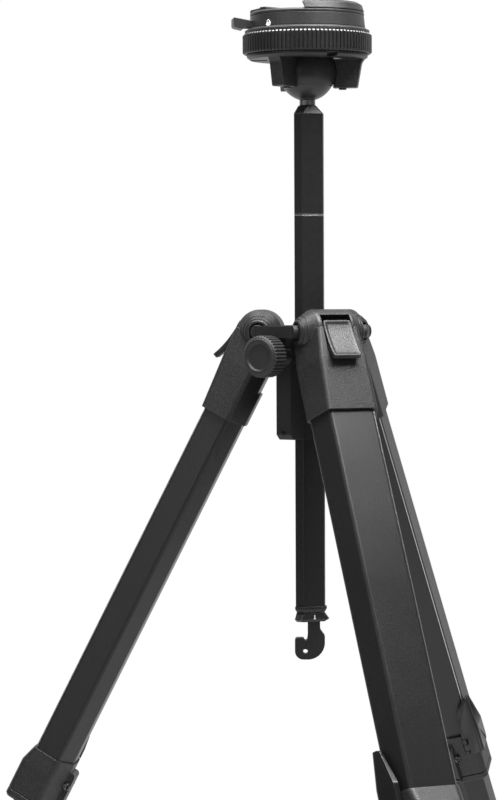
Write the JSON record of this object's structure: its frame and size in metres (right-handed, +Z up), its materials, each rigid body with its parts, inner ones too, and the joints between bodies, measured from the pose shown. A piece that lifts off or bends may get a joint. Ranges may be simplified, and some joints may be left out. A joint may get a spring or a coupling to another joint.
{
  "type": "tripod",
  "caption": "Folding camera tripod: three nested-section legs with cam clamps, sliding six-sided column with bag hook, ball head with round quick-release platform.",
  "frame": {"origin": "on the column axis at floor level", "axes": "+Z up along the column; the front leg points along -Y, the others at 30 and 150 degrees from +X"},
  "size_m": [0.9014, 0.7809, 1.1392],
  "materials": {
    "tube": "satin black anodised",
    "casting": "fine textured dark grey coating",
    "column": "satin black anodised",
    "ball": "hard anodised dark grey",
    "knurl": "satin black anodised, bright chamfer",
    "nylon": "moulded matt black",
    "rubber": "matt",
    "steel": "dark plated"
  },
  "bodies": {
    "hub": {"hub": "casting", "hinge_pins": "steel", "hub_screws": "steel"},
    "column": {"column_lower": "column", "column_upper": "column", "ball_stem": "ball", "hook_collar": "casting"},
    "lock_knob": {"lock_knob": "nylon", "lock_shaft": "steel"},
    "bag_hook": {"hook_base": "casting", "hook": "nylon"},
    "ball_liner": {"ball_cup": "nylon"},
    "ball_seat": {"seat_ring": "steel"},
    "head": {"head_base": "casting", "bezel_ring": "knurl", "platform": "casting", "plate_pad": "rubber"},
    "tension_ring": {"tension_ring": "knurl"},
    "lock_ring": {"lock_ring": "knurl"},
    "release_clasp": {"release_clasp": "casting"},
    "left_leg": {"left_hood": "casting", "left_tube_1": "tube", "left_clamp_1": "casting"},
    "left_angle_tab": {"left_angle_tab": "casting"},
    "left_section_2": {"left_tube_2": "tube", "left_clamp_2": "casting"},
    "left_section_3": {"left_tube_3": "tube", "left_clamp_3": "casting"},
    "left_section_4": {"left_tube_4": "tube", "left_foot": "rubber"},
    "left_lever_1": {"left_lever_1": "nylon"},
    "left_lever_2": {"left_lever_2": "nylon"},
    "left_lever_3": {"left_lever_3": "nylon"},
    "front_leg": {"front_hood": "casting", "front_tube_1": "tube", "front_clamp_1": "casting"},
    "front_angle_tab": {"front_angle_tab": "casting"},
    "front_section_2": {"front_tube_2": "tube", "front_clamp_2": "casting"},
    "front_section_3": {"front_tube_3": "tube", "front_clamp_3": "casting"},
    "front_section_4": {"front_tube_4": "tube", "front_foot": "rubber"},
    "front_lever_1": {"front_lever_1": "nylon"},
    "front_lever_2": {"front_lever_2": "nylon"},
    "front_lever_3": {"front_lever_3": "nylon"},
    "rear_leg": {"rear_hood": "casting", "rear_tube_1": "tube", "rear_clamp_1": "casting"},
    "rear_angle_tab": {"rear_angle_tab": "casting"},
    "rear_section_2": {"rear_tube_2": "tube", "rear_clamp_2": "casting"},
    "rear_section_3": {"rear_tube_3": "tube", "rear_clamp_3": "casting"},
    "rear_section_4": {"rear_tube_4": "tube", "rear_foot": "rubber"},
    "rear_lever_1": {"rear_lever_1": "nylon"},
    "rear_lever_2": {"rear_lever_2": "nylon"},
    "rear_lever_3": {"rear_lever_3": "nylon"}
  },
  "joints": [
    {"name": "column_slide", "type": "slide", "parent": "hub", "child": "column", "axis": [0, 0, 1], "range_m": [-0.1235, 0.086]},
    {"name": "lock_knob_turn", "type": "hinge", "parent": "hub", "child": "lock_knob", "pos_m": [0, 0, 0.95494], "axis": [-0.866, -0.5, 0], "range_deg": [0, 540]},
    {"name": "hook_twist", "type": "hinge", "parent": "column", "child": "bag_hook", "pos_m": [0, 0, 0.82294], "axis": [0, 0, 1], "range_deg": [0, 35]},
    {"name": "ball_swing", "type": "hinge", "parent": "column", "child": "ball_liner", "pos_m": [0, 0, 1.10304], "axis": [0, 0, 1], "range_deg": [-210, 150]},
    {"name": "ball_tilt", "type": "hinge", "parent": "ball_liner", "child": "ball_seat", "pos_m": [0, 0, 1.10304], "axis": [1, 0, 0], "range_deg": [0, 40]},
    {"name": "head_pan", "type": "hinge", "parent": "ball_seat", "child": "head", "pos_m": [0, 0, 1.10304], "axis": [0, 0, 1], "continuous": true},
    {"name": "tension_ring_turn", "type": "hinge", "parent": "head", "child": "tension_ring", "pos_m": [0, 0, 1.10304], "axis": [0, 0, 1], "range_deg": [0, 90]},
    {"name": "lock_ring_turn", "type": "hinge", "parent": "head", "child": "lock_ring", "pos_m": [0, 0, 1.10304], "axis": [0, 0, 1], "range_deg": [0, 45]},
    {"name": "clasp_slide", "type": "slide", "parent": "head", "child": "release_clasp", "axis": [-0.342, 0.9397, 0], "range_m": [0, 0.003], "stiffness_N_per_m": 800, "springref_m": -0.001},
    {"name": "left_leg_fold", "type": "hinge", "parent": "hub", "child": "left_leg", "pos_m": [-0.02139, 0.01235, 0.96754], "axis": [0.5, 0.866, 0], "range_deg": [-26.2, 53]},
    {"name": "left_angle_tab_pull", "type": "hinge", "parent": "left_leg", "child": "left_angle_tab", "pos_m": [-0.02905, 0.01677, 0.97045], "axis": [0.5, 0.866, 0], "range_deg": [0, 18], "stiffness_Nm_per_rad": 0.08, "springref_deg": -5.73},
    {"name": "left_section_2_slide", "type": "slide", "parent": "left_leg", "child": "left_section_2", "axis": [-0.3911, 0.2258, -0.8922], "range_m": [-0.22, 0]},
    {"name": "left_section_3_slide", "type": "slide", "parent": "left_section_2", "child": "left_section_3", "axis": [-0.3911, 0.2258, -0.8922], "range_m": [-0.245, 0]},
    {"name": "left_section_4_slide", "type": "slide", "parent": "left_section_3", "child": "left_section_4", "axis": [-0.3911, 0.2258, -0.8922], "range_m": [-0.268, 0]},
    {"name": "left_lever_1_flip", "type": "hinge", "parent": "left_leg", "child": "left_lever_1", "pos_m": [-0.10202, 0.0768, 0.73899], "axis": [-0.3911, 0.2258, -0.8922], "range_deg": [0, 75]},
    {"name": "left_lever_2_flip", "type": "hinge", "parent": "left_section_2", "child": "left_lever_2", "pos_m": [-0.19996, 0.13335, 0.51559], "axis": [-0.3911, 0.2258, -0.8922], "range_deg": [0, 75]},
    {"name": "left_lever_3_flip", "type": "hinge", "parent": "left_section_3", "child": "left_lever_3", "pos_m": [-0.30612, 0.19464, 0.27345], "axis": [-0.3911, 0.2258, -0.8922], "range_deg": [0, 75]},
    {"name": "front_leg_fold", "type": "hinge", "parent": "hub", "child": "front_leg", "pos_m": [0, -0.0247, 0.96754], "axis": [-1, 0, 0], "range_deg": [-26.2, 53]},
    {"name": "front_angle_tab_pull", "type": "hinge", "parent": "front_leg", "child": "front_angle_tab", "pos_m": [0, -0.03354, 0.97045], "axis": [-1, 0, 0], "range_deg": [0, 18], "stiffness_Nm_per_rad": 0.08, "springref_deg": -5.73},
    {"name": "front_section_2_slide", "type": "slide", "parent": "front_leg", "child": "front_section_2", "axis": [0, -0.4517, -0.8922], "range_m": [-0.22, 0]},
    {"name": "front_section_3_slide", "type": "slide", "parent": "front_section_2", "child": "front_section_3", "axis": [0, -0.4517, -0.8922], "range_m": [-0.245, 0]},
    {"name": "front_section_4_slide", "type": "slide", "parent": "front_section_3", "child": "front_section_4", "axis": [0, -0.4517, -0.8922], "range_m": [-0.268, 0]},
    {"name": "front_lever_1_flip", "type": "hinge", "parent": "front_leg", "child": "front_lever_1", "pos_m": [-0.0155, -0.12675, 0.73899], "axis": [0, -0.4517, -0.8922], "range_deg": [0, 75]},
    {"name": "front_lever_2_flip", "type": "hinge", "parent": "front_section_2", "child": "front_lever_2", "pos_m": [-0.0155, -0.23985, 0.51559], "axis": [0, -0.4517, -0.8922], "range_deg": [0, 75]},
    {"name": "front_lever_3_flip", "type": "hinge", "parent": "front_section_3", "child": "front_lever_3", "pos_m": [-0.0155, -0.36242, 0.27345], "axis": [0, -0.4517, -0.8922], "range_deg": [0, 75]},
    {"name": "rear_leg_fold", "type": "hinge", "parent": "hub", "child": "rear_leg", "pos_m": [0.02139, 0.01235, 0.96754], "axis": [0.5, -0.866, 0], "range_deg": [-26.2, 53]},
    {"name": "rear_angle_tab_pull", "type": "hinge", "parent": "rear_leg", "child": "rear_angle_tab", "pos_m": [0.02905, 0.01677, 0.97045], "axis": [0.5, -0.866, 0], "range_deg": [0, 18], "stiffness_Nm_per_rad": 0.08, "springref_deg": -5.73},
    {"name": "rear_section_2_slide", "type": "slide", "parent": "rear_leg", "child": "rear_section_2", "axis": [0.3911, 0.2258, -0.8922], "range_m": [-0.22, 0]},
    {"name": "rear_section_3_slide", "type": "slide", "parent": "rear_section_2", "child": "rear_section_3", "axis": [0.3911, 0.2258, -0.8922], "range_m": [-0.245, 0]},
    {"name": "rear_section_4_slide", "type": "slide", "parent": "rear_section_3", "child": "rear_section_4", "axis": [0.3911, 0.2258, -0.8922], "range_m": [-0.268, 0]},
    {"name": "rear_lever_1_flip", "type": "hinge", "parent": "rear_leg", "child": "rear_lever_1", "pos_m": [0.11752, 0.04995, 0.73899], "axis": [0.3911, 0.2258, -0.8922], "range_deg": [0, 75]},
    {"name": "rear_lever_2_flip", "type": "hinge", "parent": "rear_section_2", "child": "rear_lever_2", "pos_m": [0.21546, 0.1065, 0.51559], "axis": [0.3911, 0.2258, -0.8922], "range_deg": [0, 75]},
    {"name": "rear_lever_3_flip", "type": "hinge", "parent": "rear_section_3", "child": "rear_lever_3", "pos_m": [0.32162, 0.16779, 0.27345], "axis": [0.3911, 0.2258, -0.8922], "range_deg": [0, 75]}
  ]
}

(WRITTEN EXERCISE): Look through the data and gather every line with the string "frame" in it.

(SOLUTION BELOW):
Write the JSON record of this object's structure: its frame and size in metres (right-handed, +Z up), its materials, each rigid body with its parts, inner ones too, and the joints between bodies, measured from the pose shown. A piece that lifts off or bends may get a joint. Ranges may be simplified, and some joints may be left out. A joint may get a spring or a coupling to another joint.
  "frame": {"origin": "on the column axis at floor level", "axes": "+Z up along the column; the front leg points along -Y, the others at 30 and 150 degrees from +X"},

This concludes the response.